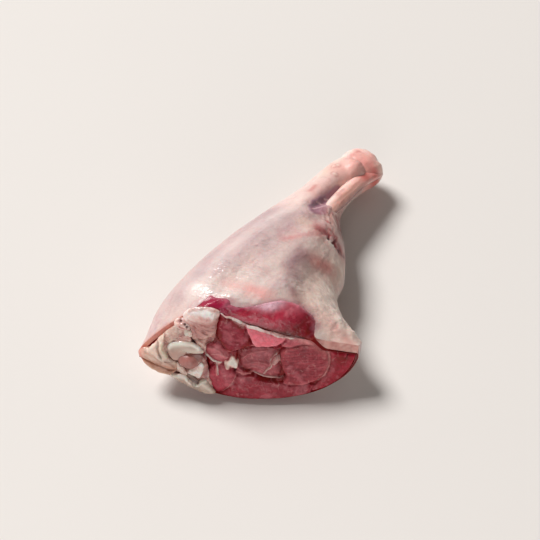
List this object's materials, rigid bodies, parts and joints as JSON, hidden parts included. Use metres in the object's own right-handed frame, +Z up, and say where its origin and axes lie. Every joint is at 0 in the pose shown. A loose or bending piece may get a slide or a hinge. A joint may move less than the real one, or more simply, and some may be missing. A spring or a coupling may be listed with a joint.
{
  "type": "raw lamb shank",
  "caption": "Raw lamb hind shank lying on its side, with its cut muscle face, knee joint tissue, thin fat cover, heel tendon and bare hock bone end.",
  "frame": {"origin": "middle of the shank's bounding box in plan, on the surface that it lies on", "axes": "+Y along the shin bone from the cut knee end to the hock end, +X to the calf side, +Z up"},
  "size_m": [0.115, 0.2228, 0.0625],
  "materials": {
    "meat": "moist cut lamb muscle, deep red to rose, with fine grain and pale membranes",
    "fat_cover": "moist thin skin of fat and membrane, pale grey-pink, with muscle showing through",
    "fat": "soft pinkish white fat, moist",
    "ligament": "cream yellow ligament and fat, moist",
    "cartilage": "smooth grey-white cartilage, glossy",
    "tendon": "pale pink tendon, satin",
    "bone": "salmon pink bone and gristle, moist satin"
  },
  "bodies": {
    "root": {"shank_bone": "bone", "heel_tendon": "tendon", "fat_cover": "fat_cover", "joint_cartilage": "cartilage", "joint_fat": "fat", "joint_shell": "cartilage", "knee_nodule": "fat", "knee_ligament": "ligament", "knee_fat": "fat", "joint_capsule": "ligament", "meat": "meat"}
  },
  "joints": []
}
= = =
▶ WHAT NEEDS TO BE DONE
Print back all the lines verbatim.

▶ SOLUTION FOR THIS PROBLEM
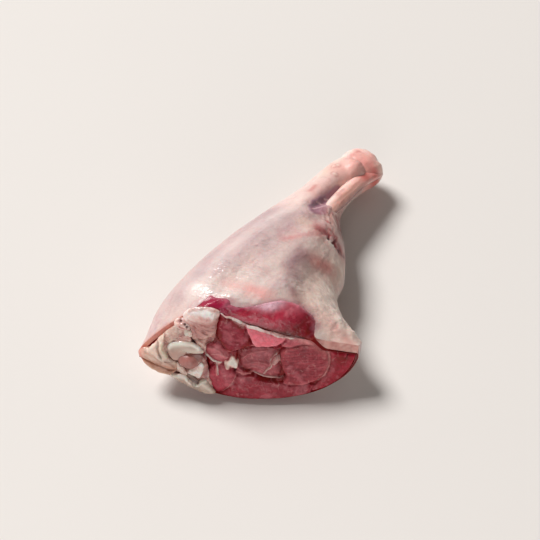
List this object's materials, rigid bodies, parts and joints as JSON, hidden parts included. Use metres in the object's own right-handed frame, +Z up, and say where its origin and axes lie. Every joint is at 0 in the pose shown. A loose or bending piece may get a slide or a hinge. A joint may move less than the real one, or more simply, and some may be missing. A spring or a coupling may be listed with a joint.
{
  "type": "raw lamb shank",
  "caption": "Raw lamb hind shank lying on its side, with its cut muscle face, knee joint tissue, thin fat cover, heel tendon and bare hock bone end.",
  "frame": {"origin": "middle of the shank's bounding box in plan, on the surface that it lies on", "axes": "+Y along the shin bone from the cut knee end to the hock end, +X to the calf side, +Z up"},
  "size_m": [0.115, 0.2228, 0.0625],
  "materials": {
    "meat": "moist cut lamb muscle, deep red to rose, with fine grain and pale membranes",
    "fat_cover": "moist thin skin of fat and membrane, pale grey-pink, with muscle showing through",
    "fat": "soft pinkish white fat, moist",
    "ligament": "cream yellow ligament and fat, moist",
    "cartilage": "smooth grey-white cartilage, glossy",
    "tendon": "pale pink tendon, satin",
    "bone": "salmon pink bone and gristle, moist satin"
  },
  "bodies": {
    "root": {"shank_bone": "bone", "heel_tendon": "tendon", "fat_cover": "fat_cover", "joint_cartilage": "cartilage", "joint_fat": "fat", "joint_shell": "cartilage", "knee_nodule": "fat", "knee_ligament": "ligament", "knee_fat": "fat", "joint_capsule": "ligament", "meat": "meat"}
  },
  "joints": []
}